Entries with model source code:
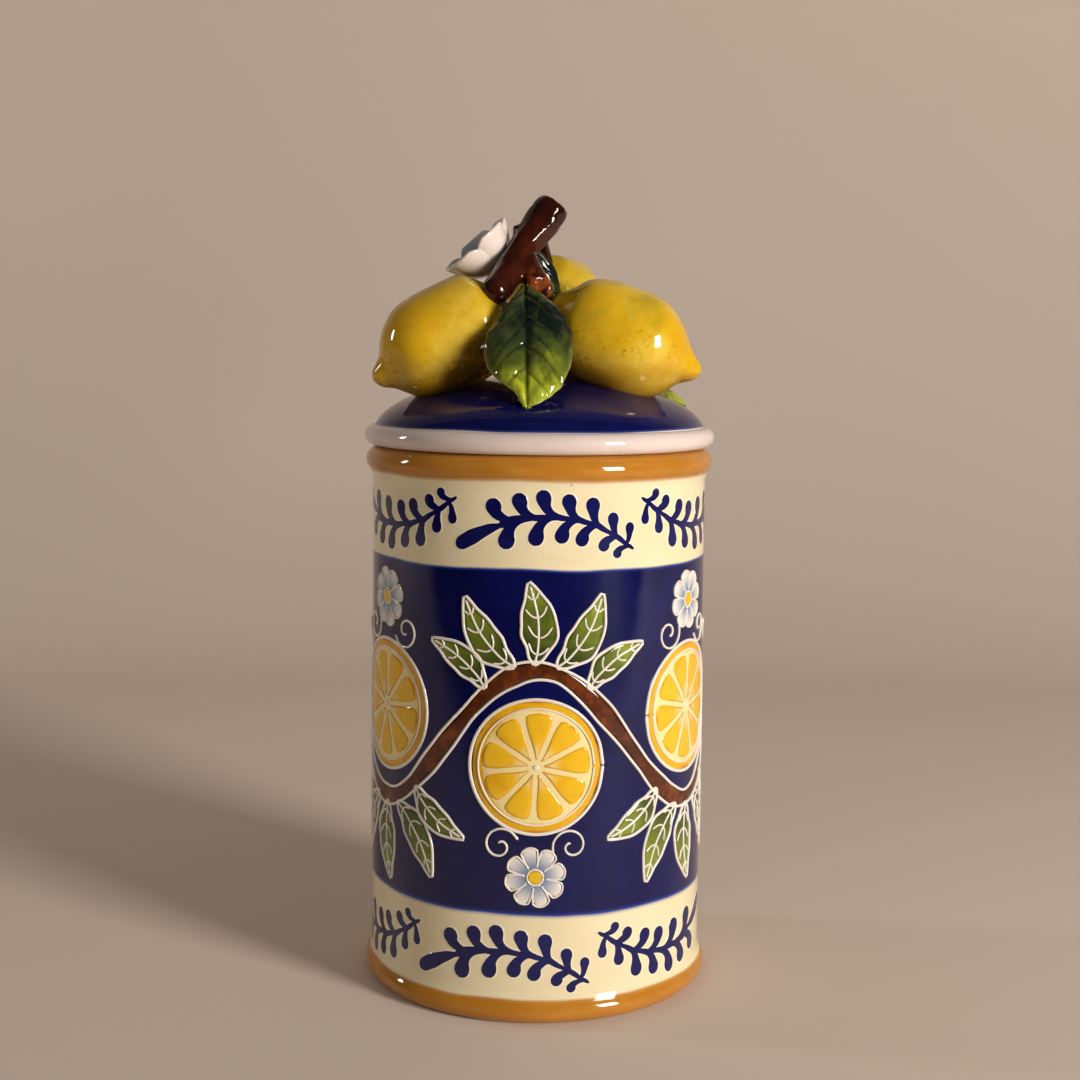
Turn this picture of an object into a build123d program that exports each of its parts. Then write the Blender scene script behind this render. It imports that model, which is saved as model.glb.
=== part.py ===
from build123d import *
import os
from math import cos, radians, sin, sqrt

# Lidded ceramic canister. The lid's knob is a sculpted cluster of lemons, leaves, a branch and a blossom.
# Millimetres, +Z up. The origin is the centre of the foot, and the front faces -Y.

# Jar
body_radius = 60.0
wall = 5.0
bearing_height = 192.0  # the plane where the lid rests on the rim
base_thickness = 6.0
foot_overhang = 2.3  # how far the foot reaches past the wall
foot_roll_radius = 4.2
foot_recess = 2.5
foot_ring_width = 6.5
rim_overhang = 2.4  # how far the rim reaches past the wall
rim_roll_radius = 5.0
cove_radius = 9.0  # hollow curve between the wall and each roll
floor_corner_radius = 6.0
mouth_edge_radius = 1.3

# Lid
lid_overhang = 0.7  # how far the lid reaches past the rim
lid_roll_radius = 3.6
dome_inset = 3.1  # from the lid's edge in to the dome
dome_rise = 21.0
dome_base_lift = 4.0  # centre of the dome's ellipse above the bearing plane
dome_wall = 5.5
spigot_clearance = 2.0
spigot_wall = 4.5
spigot_depth = 14.0
spigot_edge_radius = 1.3

# Seal ring in the spigot's groove
groove_drop = 4.5  # from the bearing plane down to the groove
groove_height = 5.0
groove_depth = 1.6
seal_slack = 0.1
seal_band = 1.5
seal_fin_thickness = 0.9
seal_fin_count = 3
seal_mouth_gap = 0.2

# Lemons
lemon_length = 58.0
lemon_girth_share = 0.3103  # radius over length
lemon_tip_radius = 3.4
lemon_wall = 4.2
vent_radius = 1.5
lemon_outline_shares = [
    (0.00, 0.24), (0.07, 0.33), (0.17, 0.66), (0.30, 0.92), (0.46, 1.00),
    (0.63, 0.91), (0.77, 0.65), (0.87, 0.32),
]  # along the length from the neck, and out from the axis
lemon_belly_share = 0.46
lemon_hollow_shares = [(0.17, 0.30), (0.30, 0.86), (0.46, 1.00), (0.63, 0.84), (0.77, 0.30)]
lemon_place_shares = {
    "lemon_left": (-0.595, -0.233, 0.99, 186.7, 32.5),
    "lemon_right": (0.528, -0.284, 0.99, -8.4, 26.6),
    "lemon_back": (0.114, 0.414, 1.24, 85.0, 48.0),
}  # plan place over a lemon's length, height over its radius, turn and dip in degrees

# Branch, its places in shares of a lemon's length from the knot where the necks meet
branch_radius = 5.0
fork_radius = 4.0
twig_radius = 2.3
stalk_radius = 2.2
main_place_shares = [
    (0.082, 0.062, 0.481),
    (-0.049, 0.018, 0.310),
    (-0.137, -0.103, 0.131),
    (-0.250, -0.265, -0.040),
]
fork_place_shares = [(-0.100, -0.050, 0.190), (-0.045, -0.128, 0.075), (0.017, -0.172, -0.030)]
twig_place_shares = [(0.000, 0.060, 0.330), (0.040, 0.130, 0.230), (0.052, 0.178, 0.140)]
stalk_place_shares = [(-0.110, -0.040, 0.180), (-0.210, 0.040, 0.165), (-0.310, 0.102, 0.160)]

# Leaves: places near the knot have three shares, places on the dome have two
leaf_thickness = 2.4
leaf_front_width = 30.5
leaf_front_bow = 4.5
leaf_right_width = 21.0
leaf_right_bow = 5.0
leaf_top_width = 14.0
leaf_top_bow = 1.5
leaf_cup_radius = 34.0  # curve across a leaf
leaf_outline_shares = [
    (0.00, 0.10), (0.12, 0.38), (0.28, 0.76), (0.45, 0.97), (0.60, 0.98), (0.75, 0.76), (0.87, 0.36),
]  # along the length from the base, and out from the midrib over half the width
leaf_front_facing = Vector(0, -0.8, 0.6)
leaf_right_facing = Vector(0.4, 0, 0.9)
leaf_top_facing = Vector(0.3, -0.9, 0.2)
leaf_front_base_shares = (-0.092, -0.240, 0.020)
leaf_front_tip_shares = (-0.070, -0.860)
leaf_right_base_shares = (0.215, 0.150)
leaf_right_tip_shares = (0.908, 0.190)
leaf_top_base_shares = (-0.020, 0.090, 0.245)
leaf_top_tip_shares = (0.045, 0.130, -0.270)

# Blossom
flower_radius = 13.2
flower_depth = 9.5
petal_thickness = 1.9
petal_count = 5
petal_lobe_share = 0.47
flower_turn = 18.0
flower_facing = (-0.66, -0.12, 0.74)
button_radius = 3.3
button_height = 2.8
button_round_share = 0.7

overrun = 10.0  # how far cutters run past what they cut

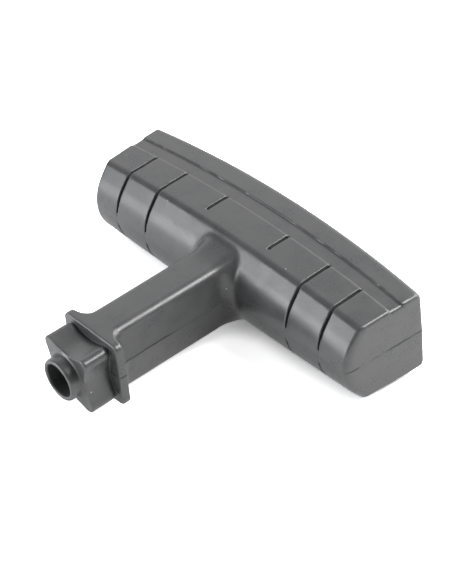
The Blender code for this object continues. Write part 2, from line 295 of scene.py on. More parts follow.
start_editing(grip)
channel_front = GRIP_FRONT_Y + PAD_END
channel_rear = channel_front + CHANNEL_WIDTH
cut_across(1, [channel_front + STEP_DRAFT, channel_rear - STEP_DRAFT, channel_rear])
pick(lambda co: channel_front + 0.01 < co.y < channel_rear - 0.01 and co.z > 10)
bpy.ops.transform.translate(value=(0, 0, -CHANNEL_DEPTH))
stop_editing()
print("channel from y", round(channel_front, 2), "to", round(channel_rear, 2))

# %% Round the ends
END_STEPS = 6
END_FRONT_DRAW = 2.0

start_editing(grip)
for side in (-1, 1):
    pick(lambda co: co.x * side > HALF_WIDTH - END_ROUND - 0.01)
    bpy.ops.mesh.dissolve_faces()
    drawn = 0.0
    for index in range(END_STEPS):
        here, there = (pi / 2 * i / END_STEPS for i in (index, index + 1))
        bpy.ops.mesh.inset(thickness=END_ROUND * (cos(here) - cos(there)),
                           depth=END_ROUND * (sin(there) - sin(here)))
        next_drawn = END_FRONT_DRAW * (1 - cos(there))
        bpy.ops.transform.resize(value=(1, (GRIP_DEPTH - next_drawn) / (GRIP_DEPTH - drawn), 1),
                                 center_override=(0, GRIP_REAR_Y, 0))
        drawn = next_drawn
stop_editing()
report(grip)

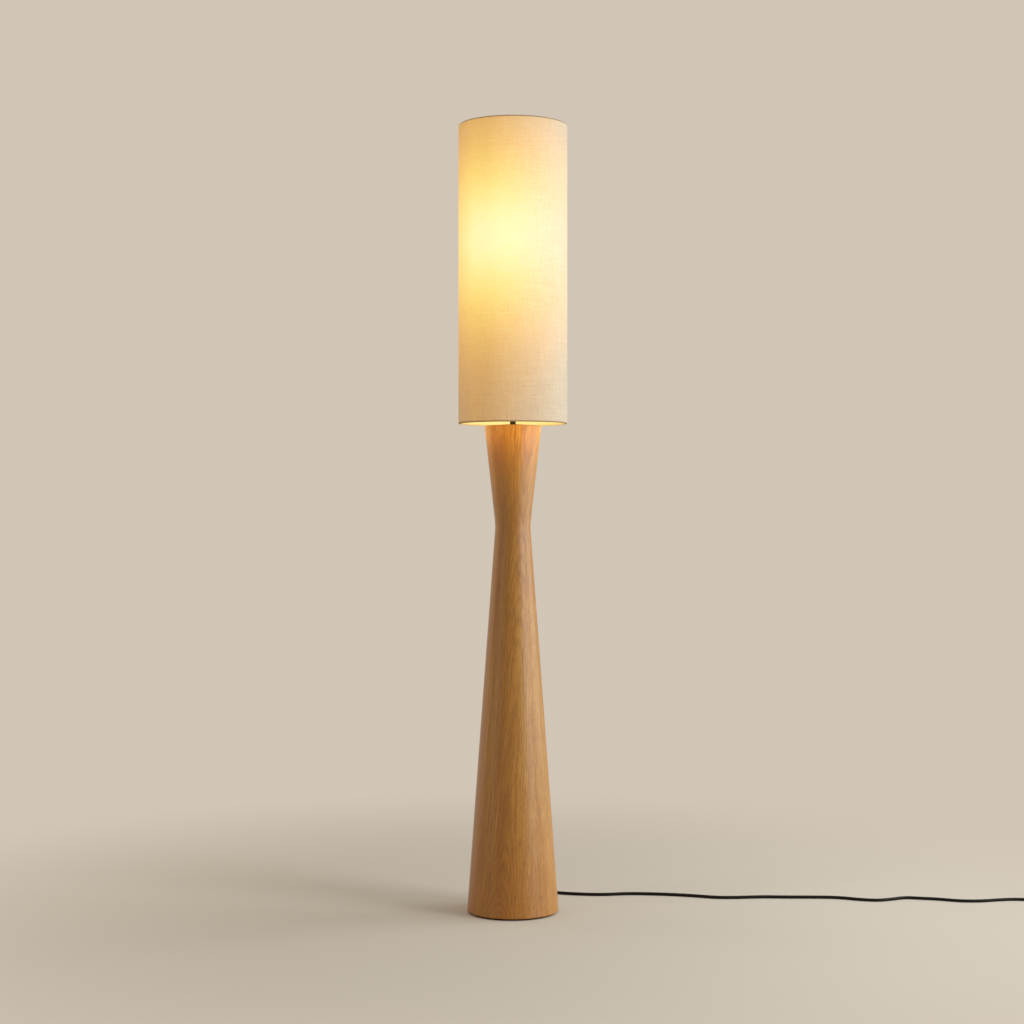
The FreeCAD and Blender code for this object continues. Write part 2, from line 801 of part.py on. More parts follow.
def switch_knob():
    """The fluted knob and its shaft, turned about Y towards the front."""
    shaft_start = block_radius - knob_shaft_depth
    grip_start = shell_radius + knob_stand_off
    grip_full = grip_start + knob_taper_length
    grip_end = grip_start + knob_length
    radius = knob_diameter / 2
    shaft = rod(at(0, shaft_start), UP, knob_shaft_diameter, grip_full - shaft_start)
    grip = turned([
        (0, grip_start), (radius - knob_taper, grip_start, knob_foot_round), (radius, grip_full),
        (radius, grip_end, knob_end_round), (0, grip_end),
    ])
    flute = rod(at(radius + knob_flute_offset, grip_full), UP, knob_flute_diameter, knob_length)
    for cut in copies(flute, knob_flutes):
        grip = grip.cut(cut)
    knob = fused([shaft, grip])
    return knob.rotate(Vector(), ACROSS, 90).translate(at(0, knob_height))


def inner_flex():
    """The flex inside the lamp: in from the gland, up the cavity and the tie tube."""
    start = Vector(0, gland_nose_y(), gland_height)
    points = [start, at(0, gland_height), at(0, flex_top)]
    bend = min(inner_flex_bend, start.y - inner_flex_diameter / 2)
    return tube(runs_and_arcs(points, [bend]), inner_flex_diameter)


def lampholder_wires():
    """The two cores, from the end of the flex to the terminal screws."""
    wires = []
    near = inner_flex_diameter / 4
    reach = flat_reach + conductor_diameter / 2 + slip
    leave = flex_top + core_straight
    for side in (-1, 1):
        points = [
            at(side * near, flex_top), at(side * near, leave), at(side * reach, leave + core_spread_height),
            at(side * reach, knob_height - terminal_screw_head / 2 - slip),
        ]
        wires.append(tube(runs_and_arcs(points, [core_bend, core_bend]), conductor_diameter))
    return Part.Compound(wires)


# ---------------------------------------------------------------- bulb
def bulb_cap():
    """The screw cap and its insulated tip; its thread stays plain."""
    cap_foot = bulb_foot + bulb_tip_height
    radius = bulb_cap_diameter / 2
    tip = bulb_tip_diameter / 2
    return turned([
        (0, bulb_foot), (tip, bulb_foot, bulb_tip_round), (tip + bulb_tip_step, bulb_foot + bulb_tip_lip),
        (radius - bulb_cap_chamfer, cap_foot), (radius, cap_foot + bulb_cap_chamfer),
        (radius, bulb_neck_height), (0, bulb_neck_height),
    ])


def bulb_housing():
    """The moulded body, flaring from the cap to the dome."""
    neck = bulb_neck_diameter / 2
    rim = bulb_diameter / 2
    return turned([
        (0, bulb_neck_height), (neck, bulb_neck_height),
        (neck, bulb_neck_height + bulb_neck_length, bulb_neck_round),
        (rim - bulb_shoulder_inset, bulb_board_height - bulb_shoulder_height, bulb_shoulder_round),
        (rim - bulb_rim_inset, bulb_board_height), (0, bulb_board_height),
    ])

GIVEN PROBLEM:
Quote nothing but the lines that run from the line containing "The Blender code" through the line containing "END_FRONT_DRAW = 2.0", keeping both of them word for word.

FULL ANSWER:
The Blender code for this object continues. Write part 2, from line 295 of scene.py on. More parts follow.
start_editing(grip)
channel_front = GRIP_FRONT_Y + PAD_END
channel_rear = channel_front + CHANNEL_WIDTH
cut_across(1, [channel_front + STEP_DRAFT, channel_rear - STEP_DRAFT, channel_rear])
pick(lambda co: channel_front + 0.01 < co.y < channel_rear - 0.01 and co.z > 10)
bpy.ops.transform.translate(value=(0, 0, -CHANNEL_DEPTH))
stop_editing()
print("channel from y", round(channel_front, 2), "to", round(channel_rear, 2))

# %% Round the ends
END_STEPS = 6
END_FRONT_DRAW = 2.0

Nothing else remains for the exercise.